PM lloyd at coversure to ask (trader on here)


----------



## tom-225 (Aug 30, 2009)

Lloyd stated in another thread earlier today that your do indeed have to be a business to get insurance from him


----------



## zachtdi (Jan 11, 2009)

oh 

and thats when a hobby turns expensive


----------



## moosh (May 8, 2011)

Ben Gum said:


> You need to be careful... if you are taking money without declaring it to the tax man and then went asking about insurance... you would be publically admitting tax evasion...
> 
> If you were to register as self employed, you could take money, pay your taxes like a good boy and would have no trouble getting insurance...


who's to say he's taking cash of friends and family and he can take payment as a gift also without declaring it :thumb:


----------



## zachtdi (Jan 11, 2009)

It will just be beer tokens/covering the product/materials for now

It's more of a case of, if a friend of a friend wants it done and I don't know them. I know that if I ruined my family or friends paint I could take it to a sprayer I know and get it done cheap

So for liability insurance I would have to have a business?


----------



## Bero (Mar 9, 2008)

moosh said:


> who's to say he's taking cash of friends and family and he can take payment as a gift also without declaring it :thumb:


....funnily enough you can;t do that (officially)!

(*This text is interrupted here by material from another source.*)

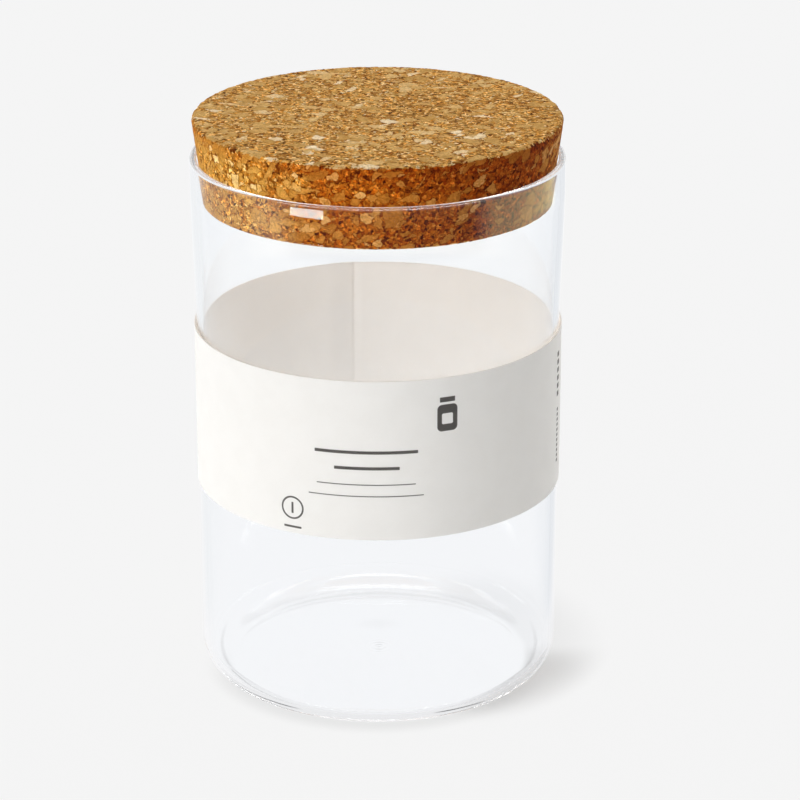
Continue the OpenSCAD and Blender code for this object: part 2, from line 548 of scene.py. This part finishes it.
def disc_faces(first, flip):
    """Joins rings of 6, 12, 18 ... corners round a middle corner, which comes first."""
    inner = [first]
    begin = first + 1
    for k in range(1, disc_rings + 1):
        outer = list(range(begin, begin + 6 * k))
        begin += 6 * k
        for sector in range(6):
            for i in range(k):
                a = outer[sector * k + i]
                b = outer[(sector * k + i + 1) % len(outer)]
                c = inner[(sector * (k - 1) + i) % len(inner)]
                faces.append((c, b, a) if flip else (c, a, b))
                if i < k - 1:
                    d = inner[(sector * (k - 1) + i + 1) % len(inner)]
                    faces.append((c, d, b) if flip else (c, b, d))
        inner = outer
    return inner


corners.append((0, 0, lid_low.z))
for k in range(1, disc_rings + 1):
    corners += ring_of(outline[0][0] * k / disc_rings, lid_low.z, 6 * k)
edge = disc_faces(0, True)
for r, z in outline[1:]:
    first = len(corners)
    corners += ring_of(r, z, around)
    upper = list(range(first, first + around))
    faces += [(edge[i], edge[(i + 1) % around], upper[(i + 1) % around], upper[i])
              for i in range(around)]
    edge = upper
first = len(corners)
corners.append((0, 0, lid_high.z))
for k in range(1, disc_rings):
    corners += ring_of(outline[-1][0] * k / disc_rings, lid_high.z, 6 * k)
rim = list(range(len(corners), len(corners) + around))
disc_faces(first, False)
swap = dict(zip(rim, edge))
faces = [tuple(swap.get(c, c) for c in face) for face in faces]

lid = mesh_piece("cork_lid_visual", corners, faces, cork)
relief = lid.modifiers.new("relief", "NODES")
relief.node_group = relief_tree()
wanted = {"Crumb Depth": 0.12 * MM, "Hole Depth": 0.25 * MM, "Edge Wear": 0.45 * MM,
          "Top": lid_high.z, "Top Radius": cork_r(lid_high.z), "Finish": cork}
for item in relief.node_group.interface.items_tree:
    if item.name in wanted:
        relief[item.identifier] = wanted[item.name]
worn = lid.evaluated_get(bpy.context.evaluated_depsgraph_get())
smooth = lid.data
lid.data = bpy.data.meshes.new_from_object(worn)
lid.data.name = lid.name
lid.modifiers.clear()
bpy.data.meshes.remove(smooth)
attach(lid, "lid")
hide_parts("cork_lid")

# --------------------------------------------------------------------- studio
# A pale light table runs on into a backdrop of the same colour. Three soft boxes stand round the jar,
# the nearest to the left in front, and a fourth hangs over it. The table before the jar is in shade.

PALE = (0.913, 0.913, 0.913)
THROUGH_GLASS = (0.965, 0.972, 0.982)
DIM = (0.06, 0.063, 0.068)


def towards(board, point, degrees, spread=45, soft=45):
    """1 towards an angle round from the front, counted to the right, and 0 from spread degrees off."""
    level_way = board.vector("NORMALIZE", board.vector("MULTIPLY", point, (1, 1, 0)))
    a = math.radians(degrees)
    way = (math.sin(a), -math.cos(a), 0)
    near = board.vector("DOT_PRODUCT", level_way, way).out("Value")
    return near.ramp(math.cos(math.radians(spread)), math.cos(math.radians(spread - soft)))


def surroundings(board, seen_through, mirrored):
    """What the camera sees, or clear glass and reflections: two lists of masks and their colours."""
    rays = board.add("ShaderNodeLightPath")
    clear = rays.out("Is Transmission Ray") * (1 - rays.out("Is Diffuse Ray"))
    indirect = clear.most(rays.out("Is Glossy Ray"))
    bounced = rays.out("Glossy Depth").ramp(0, 1)
    colour = THROUGH_GLASS
    for mask, tone in seen_through + [(mask * bounced, tone) for mask, tone in mirrored]:
        colour = board.blend(mask, colour, tone)
    return board.blend(indirect, PALE, colour), rays.out("Is Camera Ray").most(indirect)


floor_finish, board = new_finish("floor")
coords = board.add("ShaderNodeTexCoord").out("Object")
away = board.vector("LENGTH", coords).out("Value")
# Patches seen only in reflections: painted shade on the table in front of the jar, a narrow strip painted
# glowing that the glass mirrors as a highlight under its lip, and a band painted with a warm glow to the right
# and with shade to the left.
shade = away.ramp(0.40, 0.44) * away.ramp(0.72, 0.60) * towards(board, coords, 5, 70, 22)
glow_strip = away.ramp(0.5095, 0.5105) * away.ramp(0.5230, 0.5215) * towards(board, coords, -41.6, 10.5, 0.8)
# A thin ring of painted shadow lies under the heel at two stretches of the front, not seen by the camera
# directly.
ring = away.ramp(0.0449, 0.0452) * away.ramp(0.0459, 0.0456)
ring = ring * (towards(board, coords, -52, 24, 8) + towards(board, coords, 31, 12, 6))
right_hand = board.vector("DOT_PRODUCT", coords, (1, -0.2, 0)).out("Value")
left_hand = board.vector("DOT_PRODUCT", coords, (-1, -0.2, 0)).out("Value")
band = away.ramp(0.55, 0.565) * away.ramp(0.67, 0.65)
patch = away.ramp(0.36, 0.375) * away.ramp(0.45, 0.43) * towards(board, coords, 180, 11, 5)
behind = towards(board, coords, 180, 85, 20)
# Seen only through the glass and in reflections, the floor is painted a little darker near the jar, lighter in a
# patch behind it (painted light), and darker behind to the right and to the left (painted shade).
colour, seen = surroundings(board, [
    (away.ramp(0.25, 0.08), (0.935, 0.933, 0.942)),
    (patch, (1.03, 1.025, 1.02)),
    (behind * right_hand.ramp(0.048, 0.072), (0.80, 0.82, 0.85)),
    (behind * left_hand.ramp(0.048, 0.072), (0.88, 0.895, 0.91)),
    (ring, DIM)], [
    (band * towards(board, coords, 100, 38, 12), (2.0, 1.85, 0.8)),
    (band * towards(board, coords, -105, 32, 14), DIM),
    (shade, DIM), (glow_strip, (14, 16.5, 16.3))])
shaded = board.add("ShaderNodeBsdfDiffuse", None, {"Color": (*PALE, 1)})
# Painted shadow: the floor's colour is darkened round the base, most towards the right and a little all round
# its edge. The same mask lets more of the shaded floor through, whose shadow is real.
shifted = board.vector("LENGTH", board.vector("SUBTRACT", coords, (0.007, 0.012, 0))).out("Value")
fall = away.ramp(0.041, 0.044) * shifted.ramp(0.062, 0.042)
contact = fall * towards(board, coords, 62, 36, 36)
edge = away.ramp(0.041, 0.044) * away.ramp(0.0515, 0.0445) * towards(board, coords, -5, 95, 40)
edge = edge * 0.12 + fall * towards(board, coords, 115, 50, 30) * 0.09
colour = board.blend(contact * 0.41 + edge, colour, (0, 0, 0))
plain = board.add("ShaderNodeEmission", None, {"Color": colour})
mixed = board.add("ShaderNodeMixShader", None, {0: seen * (0.98 - contact * 0.5), 1: shaded, 2: plain})
under = away.ramp(0.050, 0.044) * (1 - seen)
table_lamp = board.add("ShaderNodeEmission", None, {
    "Color": board.blend(under, (0, 0, 0), (1.75, 1.75, 1.75))})
mixed = board.add("ShaderNodeAddShader", None, {0: mixed, 1: table_lamp})
board.add("ShaderNodeOutputMaterial", None, {"Surface": mixed})
floor_finish.cycles.emission_sampling = "NONE"
half = 4.0
sink = -0.1 * MM
corners = [(x * half, y * half, sink) for x, y in ((-1, -1), (1, -1), (1, 1), (-1, 1))]
floor = mesh_piece("floor", corners, [(0, 1, 2, 3)], floor_finish)

world = bpy.data.worlds.new("studio")
bpy.context.scene.world = world
world.use_nodes = True
board = Board(world.node_tree)
direction = board.add("ShaderNodeTexCoord").out("Generated")
height = board.add("ShaderNodeSeparateXYZ", None, {0: direction}).out("Z")
high = height.ramp(0.2, 0.35) * height.ramp(0.75, 0.6)
low = height.ramp(0.35, 0.2)
left, front, back_right, back_left = (
    towards(board, direction, a) for a in (-45, -16, 135, -135))
level = left * (high * 3.0 + low * 1.85) + front * low * 1.48
level = level + back_right * high * 4.4 + back_left * high * 3.8 + 0.02
level = level + height.ramp(0.6, 0.75) * 0.24
over = height.ramp(0.92, 0.95)
wide = towards(board, direction, 0, 75, 10) * height.ramp(0.56, 0.59) * height.ramp(0.76, 0.73)
cards = height.ramp(0.19, 0.22) * height.ramp(0.33, 0.29) + height.ramp(0.56, 0.62) * height.ramp(0.88, 0.83)
cards = cards * towards(board, direction, 180, 50, 25)
box = towards(board, direction, -45, 24, 3) * height.ramp(0.54, 0.57) * height.ramp(0.74, 0.71)
colour, seen = surroundings(board, [], [
    (cards, DIM), (wide, (15, 15, 15)), (over, (6, 6, 6)), (box, (12, 12, 12))])
backdrop = board.add("ShaderNodeBackground", None, {"Color": colour, "Strength": 1})
fill = board.add("ShaderNodeBackground", None, {"Color": (1, 0.995, 0.99, 1), "Strength": level})
mixed = board.add("ShaderNodeMixShader", None, {0: seen, 1: fill, 2: backdrop})
board.add("ShaderNodeOutputWorld", None, {"Surface": mixed})

# --------------------------------------------------------------------- camera
# A long lens from the front, looking down at the jar.

lens = bpy.data.cameras.new("camera")
lens.lens = 148.09
lens.sensor_width = 36
lens.clip_end = 20
camera = bpy.data.objects.new("camera", lens)
bpy.context.scene.collection.objects.link(camera)
camera.location = (0, -0.8574, 0.4034)
camera.rotation_euler = (math.radians(69.23), 0, math.radians(-0.4045))
bpy.context.scene.camera = camera
bpy.context.scene.view_settings.view_transform = "Standard"
for kind in ("max", "transmission", "glossy"):
    setattr(bpy.context.scene.cycles, kind + "_bounces", 1000)
bpy.context.scene.cycles.diffuse_bounces = 10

OP - No you can't get insurance for doing work on the side.


----------



## Maggi200 (Aug 21, 2009)

Badges of trade would cover most of this. I would say though if youre busy enough to cover insurance, and I assume it's not close mates if you feel they would take you to court and it's a paid service, you would be trading.


----------



## zachtdi (Jan 11, 2009)

Yeh that makes sense thanks mate


----------